Note that you adjust the effective join ratio for
C2 and D1 twice, since two
filtering joins affect these. Working through the numbers, you find
the best effective filter, 0.004 (0.2 x 0.02), lies on
C3, so that is the driving table.

After choosing the driving table, you need a whole new set of
adjustments to take account of the two low master join ratios before
choosing the rest of the join order. Note that you no longer need to
take account of the detail join ratio, since the database is coming
from the side of the join that does not discard rows through the
join. This happens whenever you choose a driving table with an
effective filter adjusted by the detail join ratio. In a sense, you
burn the filter at the beginning, coming from smaller tables that
point to only a subset of the master table (A1 in
this case) on the other side of that join.

It is best to get the benefit of the hidden join filters that point
to C1 and D1 as early in the
join order as possible. Therefore, make explicit the is-not-null
filters on the foreign keys (in B1 and
C2) that point to these filtering joins, as shown
in Figure A-8. By making these filters explicit (and assuming
referential integrity), you no longer see filtering in the joins
themselves, so you cross out those join ratios.
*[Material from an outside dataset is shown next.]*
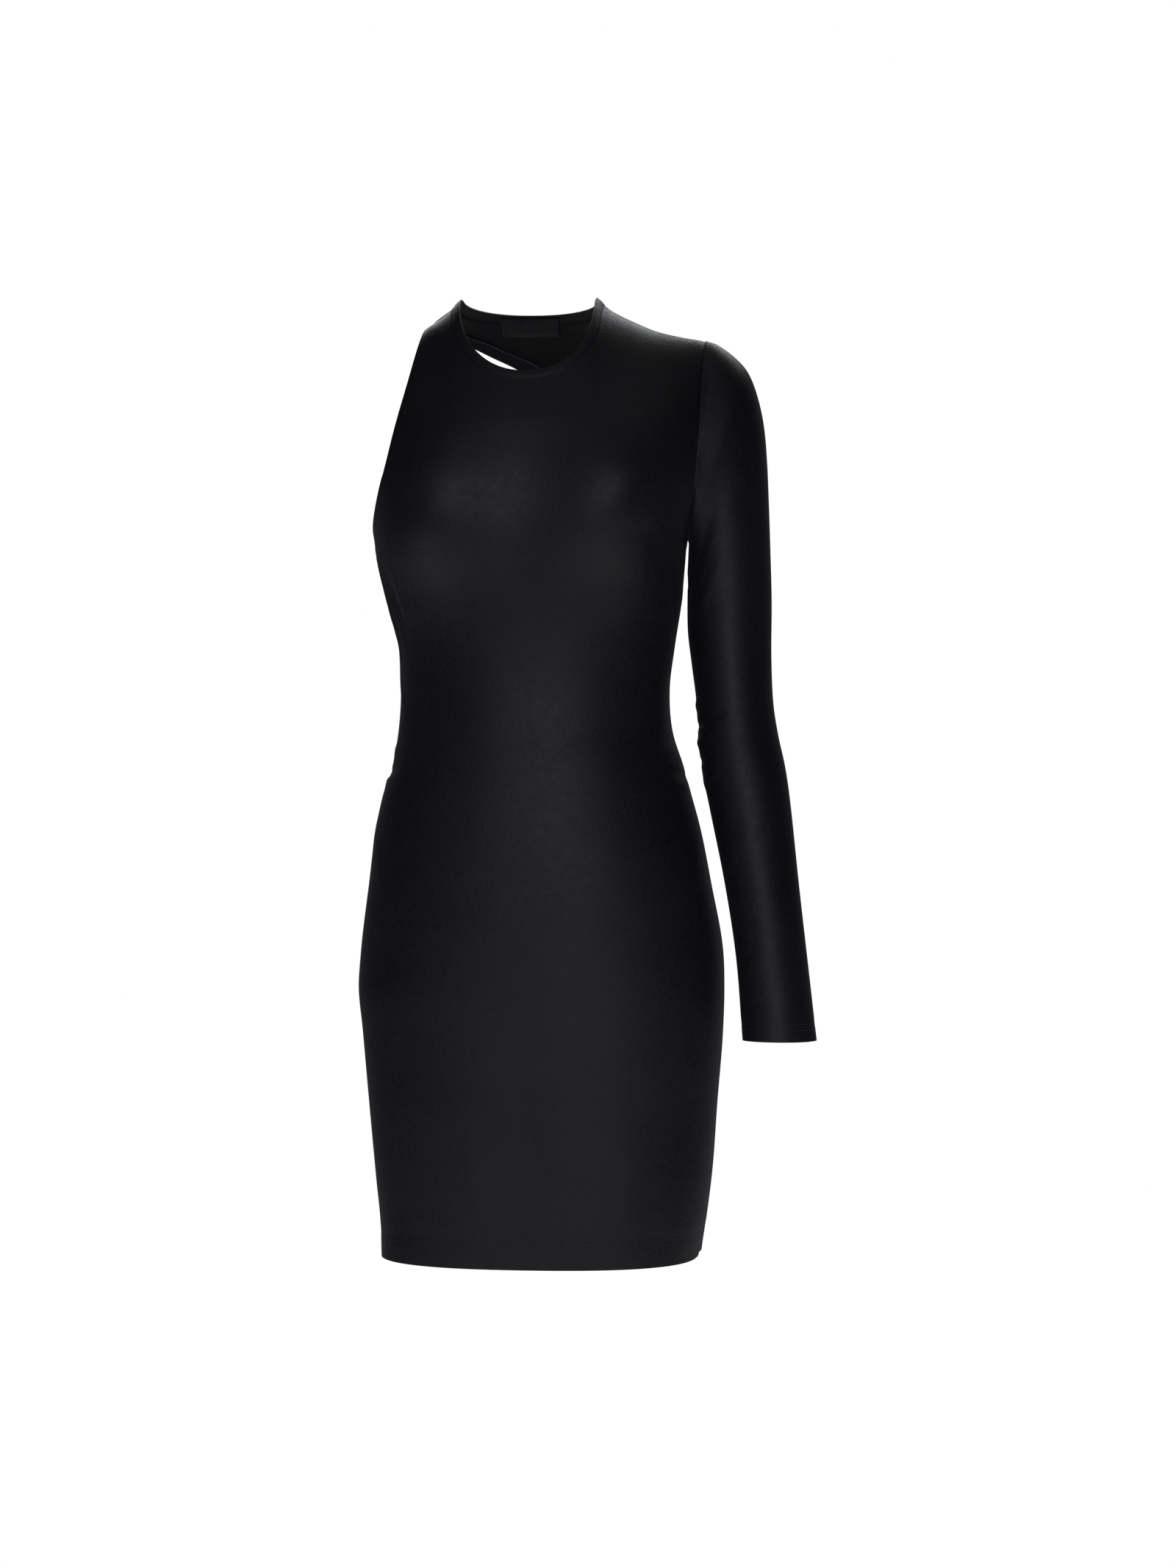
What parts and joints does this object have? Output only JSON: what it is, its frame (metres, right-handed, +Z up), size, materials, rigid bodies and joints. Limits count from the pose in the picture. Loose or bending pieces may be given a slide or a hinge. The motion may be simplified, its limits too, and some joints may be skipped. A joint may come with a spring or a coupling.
{
  "type": "one-sleeve mini dress",
  "caption": "Fitted stretch mini dress with a round neck, one long set-in sleeve, a bare armhole on the other side and a cut-away back, filled out as worn.",
  "frame": {"origin": "midway between the two shoulder neck points, in the plane of the shoulder and side seams, where the wearer's shoulders hold the dress up", "axes": "+Z up towards the neck, -Y out of the front, +X towards the wearer's left, the side with the sleeve"},
  "size_m": [0.3923, 0.2292, 0.8175],
  "materials": {
    "jersey": "fine stretch jersey with a soft satin gloss",
    "band": "doubled stretch jersey binding",
    "label": "woven satin label, bare"
  },
  "bodies": {
    "root": {"front_panel": "jersey", "back_panel": "jersey", "sleeve": "jersey", "neckband": "band", "cutout_hem": "jersey", "neck_label": "label"}
  },
  "joints": []
}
Figure A-8. Adjusting to make is-not-null conditions on foreign keys explicit, to optimize the rest of the join order

From C3, you can join only to
B3, so it is next in the join order. From these
two, you can join to C2, C4,
C5 (below), or A2 (above).
Normally, you would consider joining only next to the tables below,
but notice that the detail join ratio to A2 is
1.0, so it is eligible early and, in fact, it turns out to have the
best effective filter of the choices, so you join to it next. This
adds M to the list of nodes now in reach, but the
detail join ratio to M is high, so postpone that
join as long as possible. The only eligible node below with a filter
is now C2, thanks to the now-explicit not-null
condition on the foreign key that points to D1, so
join to C2 next. The join order, so far, is
(C3, B3, A2, C2).

The join to C2 adds D1 and
D2 to the list of eligible nodes downward from the
joined tables so far, and these are the only eligible tables in that
direction with filters, so choose one of them next. The filter ratios
are identical, so look at other considerations to break the tie and
note that D2 must be smaller, since the detail
join ratio above it is much larger. Therefore, following the
smaller-table-first tiebreaker, join to D2 before
D1. The join order, so far, is (C3, B3,
A2, C2, D2, D1).

Between C4 and C5, you also
have a tie on filter ratios (unshown) equal to 1.0, but you break the
tie with the filter-proximity rule that favors C4
for the path it provides to the filter on D3.
After reaching C4, go to D3 for
that filter and finally join to the unfiltered C5.
The join order, so far, is (C3, B3, A2, C2, D2, D1, C4, D3,
C5).

From here, there is no choice in the next node, the upward join to
M. After reaching M, there is
again no choice; A1 is the only node attached. At
this point, you could join to either B1 or
B2. Their filter ratios are nearly a tie for
purposes of later joins, but their detail join ratios are the same,
so they should be the same size, leaving table size out of the
picture. You can also leave proximity out of the picture, because the
filter on C1 is no better than the filter on
B1. With no reason to override going to the best
filter, on B1, you choose to join to it next. This
leaves the join order, so far, of (C3, B3, A2, C2,
D2, D1, C4, D3, C5, M, A1, B1). The only two nodes
left, B2 and C1, are both
eligible now. B2 has the better filter, and the
combination of master join ratio and detail join ratio to
C1 shows it to be 1/10th the size of
B1. B1, in turn, was the same
size as B2, so B2 and
C1 are different in size by a factor of 10,
probably enough for the smaller-table-first tiebreaker rule to favor
C1 in the near-tie between B2
and C1. Therefore, go with C1
first, leaving the complete join order of (C3, B3, A2, C2,
D2, D1, C4, D3, C5, M, A1, B1, C1, B2).

These last few joins actually will affect the query cost very little, since the query will be down to a few rows by this point.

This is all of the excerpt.